Almost every sector of activity today depends on computer codes that are protected by patents from which large firms collect income. Can we free ourselves from these codes?

[NOTE: Due to copyrights, the full film has been removed on November 1.]

Computing has infiltrated almost all human activities of today’s world. Has it contributed to making us more self-reliant ? Or has it turned us into the passive consumers of what has become a total market ? Without our being aware of it, two movements are fighting each other at the very heart of technology, and the emancipating principles of the Free Software movement have challenged the exclusive and private rights of intellectual property since the 1980s. 

For decades, Big Data multinationals, generally referred to as GAFAM (Google, Amazon, Facebook, Apple, Microsoft) have sought to simplify, even infantilize our relationship with the digital world and ultimately with the world around us.

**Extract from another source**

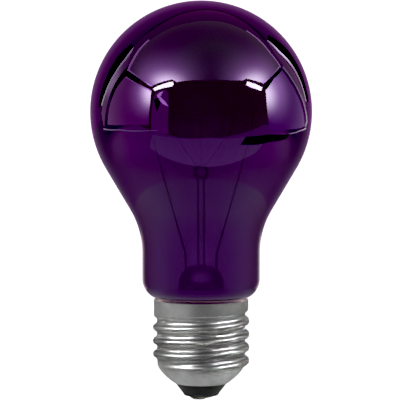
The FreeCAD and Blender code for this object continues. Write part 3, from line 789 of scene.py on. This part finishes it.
class Tent:
    """The light tent: panels round the lamp, placed where the globe mirrors them."""

    def __init__(self, studio, globe, lit):
        self.eye = Vector(studio.camera_place)
        self.view = aimed(studio.camera_place, studio.aim).to_3x3()
        self.scale = SENSOR / studio.lens / PICTURE
        self.radius = globe
        self.centre = Vector((0.0, 0.0, CAD_BOX[1].z - globe))
        self.lit = lit

    def mirrored(self, x, y, axis, wall):
        """The place on a wall that the globe shows at a point of the picture."""
        middle = PICTURE / 2
        look = self.view @ Vector(((x - middle) * self.scale, (middle - y) * self.scale, -1.0))
        look.normalize()
        offset = self.eye - self.centre
        along = offset.dot(look)
        away = -along - math.sqrt(along ** 2 - offset.length_squared + self.radius ** 2)
        touch = self.eye + look * away
        normal = (touch - self.centre) / self.radius
        bent = look - normal * (2 * look.dot(normal))
        return touch + bent * ((wall - touch[axis]) / bent[axis])

    def add(self, name, corners, *light, faces=None):
        """A light with a glow of its own."""
        return card(name, corners, glow(name, *light), self.lit, faces)

    def panel(self, name, outline, axis, wall, *light):
        """A flat light on a wall, given by its outline in the globe."""
        self.add(name, [self.mirrored(x, y, axis, wall) for x, y in outline], *light)


def roof_panels(tent):
    """The roof with its bright corners, the strips and lines beside it, and the dark behind."""
    tent.panel("roof", ROOF_OUTLINE, UP, ROOF, (0.46, 0.43, 0.39), 1.0,
               (((0.03, -0.14, ROOF), 0.06, 0.18, (0.2, 1.0, 0.1), 0.30),
                ((-0.150, -0.205, ROOF), 0.0, 0.150, FLASH, 12.0),
                ((-0.170, -0.195, ROOF), 0.0, 0.28, PALE, 2.8),
                ((0.225, -0.142, ROOF), 0.0, 0.150, FLASH, 11.0),
                ((0.235, -0.135, ROOF), 0.0, 0.28, PALE, 2.8)))
    tent.panel("strip_left", STRIP_LEFT, UP, ROOF, FLASH, 24.0)
    tent.panel("strip_right", STRIP_RIGHT, UP, ROOF, FLASH, 22.0)
    tent.panel("roof_line_left", ROOF_LINE_LEFT, UP, ROOF - STEP, (1.0, 0.75, 1.0), 1.5)
    tent.panel("roof_side_left", ROOF_SIDE_LEFT, UP, ROOF - STEP, PALE, 1.6,
               (((-0.25, -0.185, ROOF), 0.0, 0.12, WHITE, 5.0),))
    tent.panel("roof_side_right", ROOF_SIDE_RIGHT, UP, ROOF - STEP, PALE, 1.6,
               (((0.28, -0.106, ROOF), 0.0, 0.12, WHITE, 5.0),))
    tent.panel("roof_line_right", ROOF_LINE_RIGHT, UP, ROOF - STEP, (1.0, 0.75, 1.0), 1.7)
    tent.panel("roof_back", ROOF_BACK, UP, ROOF + 2 * STEP, (0.36, 0.18, 0.34), 1.0)
    tent.panel("dark_arc", DARK_ARC, UP, ROOF + 3 * STEP, SOFT, 0.18)


def left_panels(tent):
    """The left window, the bands outside it, and the gap between the window and the front."""
    tent.panel("dark_left", DARK_LEFT, ACROSS, -WALL, BLACK, 0.0)
    tent.panel("pale_left", PALE_LEFT, ACROSS, -WALL, WHITE, 1.4)
    tent.panel("left_band", LEFT_BAND, ACROSS, -WALL, SOFT, 0.6,
               (((-WALL, 0.090, 0.170), 0.0, 0.10, WHITE, 0.8),))
    tent.panel("left_window", LEFT_WINDOW, ACROSS, -WALL, (0.89, 0.55, 0.81), 1.0,
               (((-WALL, -0.205, 0.180), 0.0, 0.14, FLASH, 12.0),
                ((-WALL, -0.190, 0.180), 0.0, 0.22, PALE, 2.4)))
    tent.panel("window_top_left", WINDOW_TOP_LEFT, ACROSS, STEP - WALL, PALE, 1.3,
               (((-WALL, -0.203, 0.19), 0.0, 0.16, WHITE, 5.0),))
    tent.panel("left_gap", LEFT_GAP, ACROSS, -WALL, SOFT, 0.85)
    tent.panel("gap_dark", GAP_DARK, ACROSS, STEP - WALL, BLACK, 0.0)
    tent.panel("gap_light", GAP_LIGHT, ACROSS, STEP - WALL, PALE, 4.0)


def right_panels(tent):
    """The right window and the bands outside it."""
    tent.panel("dark_right", DARK_RIGHT, ACROSS, WALL, BLACK, 0.0)
    tent.panel("pale_right", PALE_RIGHT, ACROSS, WALL, PALE, 1.1,
               (((WALL, 0.19, 0.27), 0.0, 0.13, WHITE, 2.2),))
    tent.panel("right_band", RIGHT_BAND, ACROSS, WALL, SOFT, 0.5)
    tent.panel("right_line", RIGHT_LINE, ACROSS, WALL, WHITE, 0.9)
    tent.panel("right_window", RIGHT_WINDOW, ACROSS, WALL, (0.62, 0.38, 0.75), 1.0,
               (((WALL, -0.110, 0.150), 0.0, 0.13, FLASH, 11.0),
                ((WALL, -0.080, 0.170), 0.0, 0.22, PALE, 2.6)))


def wide_walls(tent):
    """The walls behind and before the lamp, and the table round its foot."""
    wall = rectangle(WIDE_HALF, WALL_FOOT, WALL_TOP)
    tent.add("back_wall", facing(BACK, *wall), DEEP, 0.28)
    tent.add("front_wall", facing(-BACK, *wall), (0.47, 0.42, 0.30), 1.0)
    table = rectangle(TABLE_HALF, GLOW_EDGE, BACK)
    tent.add("table_glow", level(-2 * SHEET, *table), (0.90, 0.58, 1.0), 0.21,
             (((0.0, -0.02, 0.0), 0.0, 0.17, SHADE, 0.52),
              ((-0.24, -0.12, 0.0), 0.10, 0.32, SOFT, 0.55),
              ((0.24, -0.12, 0.0), 0.10, 0.32, SOFT, 0.55)))


def band(*rims):
    """Corners and faces of a band round the lamp between two rims, each (radius, height)."""
    turns = [math.tau * (side / RING_SIDES - 0.25) for side in range(RING_SIDES)]
    corners = [(radius * math.cos(turn), radius * math.sin(turn), height)
               for radius, height in rims for turn in turns]
    after = [(side + 1) % RING_SIDES for side in range(RING_SIDES)]
    faces = [(side, after[side], after[side] + RING_SIDES, side + RING_SIDES)
             for side in range(RING_SIDES)]
    return corners, faces


def rings(tent):
    """The rings that light the neck and the foot of the glass.

    Spots a metre off fade evenly from the front of a ring to its back.
    """
    before, behind = (0.0, -1.0, 0.02), (0.0, 1.0, 0.02)
    corners, faces = band((COLLAR_RADIUS, 0.0), (COLLAR_RADIUS, COLLAR_TOP))
    tent.add("collar", corners, EDGE, 0.05,
             ((before, 0.975, 1.055, (0.52, 0.39, 0.46), 1.0),
              (behind, 0.973, 0.992, (0.56, 0.44, 0.52), 1.0),
              (before, 0.975, 1.020, (0.0, 1.0, 0.0), 0.26)), faces=faces)
    corners, faces = band((HEM_INSIDE, HEM_HEIGHT), (HEM_OUTSIDE, HEM_HEIGHT))
    tent.add("hem", corners, EDGE, 0.10,
             (((0.0, -1.0, 0.027), 0.975, 1.025, WHITE, 0.62),), faces=faces)


def table_panels(tent):
    """The pale patch, the dark wedge and the thin lines on the table."""
    tent.panel("table_front", TABLE_FRONT, UP, SHEET, WHITE, 0.85)
    tent.panel("table_wedge", TABLE_WEDGE, UP, 2 * SHEET, SHADE, 0.35)
    tent.panel("foot_line_left", FOOT_LINE_LEFT, UP, 2 * SHEET, WHITE, 1.2)
    tent.panel("foot_line_right", FOOT_LINE_RIGHT, UP, 2 * SHEET, WHITE, 1.3)


def through_lights(tent):
    """A soft pool of light on each side, seen only through the glass."""
    far = BACK - 0.01
    square = rectangle(far, -0.40, 0.40)
    for name, corners, middle, strength in (
            ("back_light", facing(far, *square), (0.0, far, 0.03), 2.05),
            ("front_light", facing(-far, *square), (0.0, -far, 0.03), 0.6),
            ("left_light", upright(-far, *square), (-far, 0.0, 0.03), 0.3),
            ("right_light", upright(far, *square), (far, 0.0, 0.03), 0.3)):
        pool = ((middle, POOL_FULL, POOL_END, WHITE, strength),)
        light = tent.add(name, corners, BLACK, 1.0, pool)
        light.visible_glossy = light.visible_diffuse = False
        light.visible_transmission = True


TENT_PARTS = (roof_panels, left_panels, right_panels, wide_walls, rings, table_panels,
              through_lights)


def soft_light(name, where, aim, size, brightness, lit):
    """A soft box that the metal mirrors and the camera doesn't see."""
    data = bpy.data.lights.new(name, "AREA")
    data.shape = "RECTANGLE"
    data.size, data.size_y = size
    data.energy = brightness * math.pi * size[0] * size[1]
    box = bpy.data.objects.new(name, data)
    bpy.context.scene.collection.objects.link(box)
    box.matrix_world = aimed(where, aim)
    data.cycles.use_multiple_importance_sampling = False
    box.visible_camera = False
    box.light_linking.receiver_collection = box.light_linking.blocker_collection = lit


def cap_lights(lit):
    """The softer lights that the metal mirrors."""
    aim = (0.0, 0.0, 0.018)
    for name, where, size, brightness in (
            ("left_soft", (-0.25, -0.02, 0.05), (0.24, 0.16), 0.50),
            ("right_soft", (0.25, 0.02, 0.05), (0.24, 0.16), 0.30),
            ("left_box", (-0.200, -0.115, 0.165), (0.30, 0.12), 6.2),
            ("right_box", (0.210, -0.080, 0.165), (0.30, 0.12), 4.5),
            ("roof_soft", (0.0, -0.05, 0.21), (0.3, 0.3), 0.04),
            ("front_soft", (0.0, -0.6, 0.1), (1.2, 0.6), 0.05),
            ("back_soft", (0.0, 0.5, 0.1), (1.2, 0.6), 0.28),
            ("table_soft", (0.0, 0.0, -0.05), (0.9, 0.5), 0.50)):
        soft_light(name, where, aim, size, brightness, lit)


def build_floor(settings):
    """A pale table under the lamp."""
    floor = Finish("table_paper", Roughness=0.6, IOR=1.4,
                   Emission_Color=(1.0, 1.0, 1.0, 1.0), Emission_Strength=settings.white)
    grain = floor.noise(900.0, 3.0)
    floor.feed(Base_Color=floor.ramp(grain, (0.3, (0.78, 0.78, 0.78)), (0.7, (0.84, 0.84, 0.84))))
    mesh = bpy.data.meshes.new("table")
    corners = level(-SHEET, *rectangle(TABLE_HALF, TABLE_EDGE, TABLE_HALF))
    mesh.from_pydata(corners, [], [(0, 1, 2, 3)])
    mesh.update()
    mesh.materials.append(floor.material)
    table = bpy.data.objects.new("table", mesh)
    bpy.context.scene.collection.objects.link(table)
    table.visible_glossy = table.visible_diffuse = table.visible_transmission = False
    table.visible_shadow = False
    table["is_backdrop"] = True


def build_camera(settings):
    """The camera, a little above the middle of the lamp."""
    data = bpy.data.cameras.new("camera")
    data.lens = settings.lens
    data.sensor_width = SENSOR
    data.clip_start, data.clip_end = 0.01, 10.0
    camera = bpy.data.objects.new("camera", data)
    bpy.context.scene.collection.objects.link(camera)
    camera.matrix_world = aimed(settings.camera_place, settings.aim)
    bpy.context.scene.camera = camera


def build_world(settings):
    """A white surround that only the camera sees, and the exposure."""
    scene = bpy.context.scene
    world = bpy.data.worlds.new("surround")
    scene.world = world
    world.use_nodes = True
    background = next(n for n in world.node_tree.nodes if n.type == "BACKGROUND")
    background.inputs["Color"].default_value = (1.0, 1.0, 1.0, 1.0)
    background.inputs["Strength"].default_value = settings.white
    seen = world.cycles_visibility
    seen.diffuse = seen.glossy = seen.transmission = seen.scatter = False
    view = scene.view_settings
    view.view_transform = "Standard"
    view.use_curve_mapping = True
    view.curve_mapping.black_level = (settings.black,) * 3
    view.curve_mapping.update()


class LAMP_OT_studio(bpy.types.Operator):
    """Set up the table, the light tent and the camera"""

    bl_idname = "lamp.studio"
    bl_label = "Studio"

    def execute(self, context):
        settings = context.scene.lamp_studio
        build_world(settings)
        build_floor(settings)
        cap = ("screw_shell", "base_insulator", "centre_contact", "centre_solder", "side_solder",
               "capping_cement", "rolled_shell")
        shown = {piece.name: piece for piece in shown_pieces()}
        glass = [piece for name, piece in shown.items() if name not in cap]
        metal = [piece for name, piece in shown.items() if name in cap]
        tent = Tent(settings, context.scene.lamp_glass.globe_radius,
                    receivers("glass_and_stem", *glass))
        for part in TENT_PARTS:
            part(tent)
        cap_lights(receivers("cap_and_base", *metal))
        build_camera(settings)
        return {"FINISHED"}


OPERATORS = (LAMP_OT_glass, LAMP_OT_shell, LAMP_OT_base, LAMP_OT_stem, LAMP_OT_wires,
             LAMP_OT_studio)


class LAMP_PT_sidebar(bpy.types.Panel):
    """The lamp's sizes and its operators"""

    bl_label = "Lamp"
    bl_idname = "LAMP_PT_sidebar"
    bl_space_type = "VIEW_3D"
    bl_region_type = "UI"
    bl_category = "Lamp"

    def draw(self, context):
        for operator in OPERATORS:
            self.layout.operator(operator.bl_idname)
        for name, group in SIZES.items():
            box = self.layout.box()
            box.label(text=group.__name__)
            for prop in group.__annotations__:
                box.prop(getattr(context.scene, name), prop)


CLASSES = (*SIZES.values(), *OPERATORS, LAMP_PT_sidebar)


def register():
    """Makes the sizes, the operators and the panel known."""
    for cls in CLASSES:
        bpy.utils.register_class(cls)
    for name, group in SIZES.items():
        setattr(bpy.types.Scene, name, bpy.props.PointerProperty(type=group))


def unregister():
    """Takes them away again."""
    for name in SIZES:
        delattr(bpy.types.Scene, name)
    for cls in reversed(CLASSES):
        bpy.utils.unregister_class(cls)


def main():
    """Builds the lamp and its studio."""
    register()
    for operator in OPERATORS:
        area, name = operator.bl_idname.split(".")
        getattr(getattr(bpy.ops, area), name)()


if __name__ == "__main__":
    main()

Their designers assume that the less we know, the more we will behave as captive clients and passive citizens and the more we will be kept under control, without our knowledge. Yet this is not necessarily an inevitable fate, and many initiatives around the world show us that it is still possible to regain control of our tools, whether digital or not. 

Free software, free seeds, open source hardware, generic medicine or alternative treatments and free access to knowledge... Objects, devices, machines, concepts, reproducible to infinity by all who wish, thanks to the free distribution of their blueprints. The founding legal principles of Free Software serve as an example with the battle won against the dominant proprietary model. Since then, collective and contributing practices of “Free” are flourishing in many other domains. By stressing the importance of freedom, cooperation and sharing, they revive the users’ autonomy and power. They can as such contribute to the emergence of a world that might be liberated of patents for the benefit of the Common. Which is perhaps the challenge of these utopias; every large-scale social and political revolution is above all a cultural revolution. 

In this film, we meet the unusual personalities of this still marginal world of "Free", and its opponents, in India, France, Switzerland and the United States.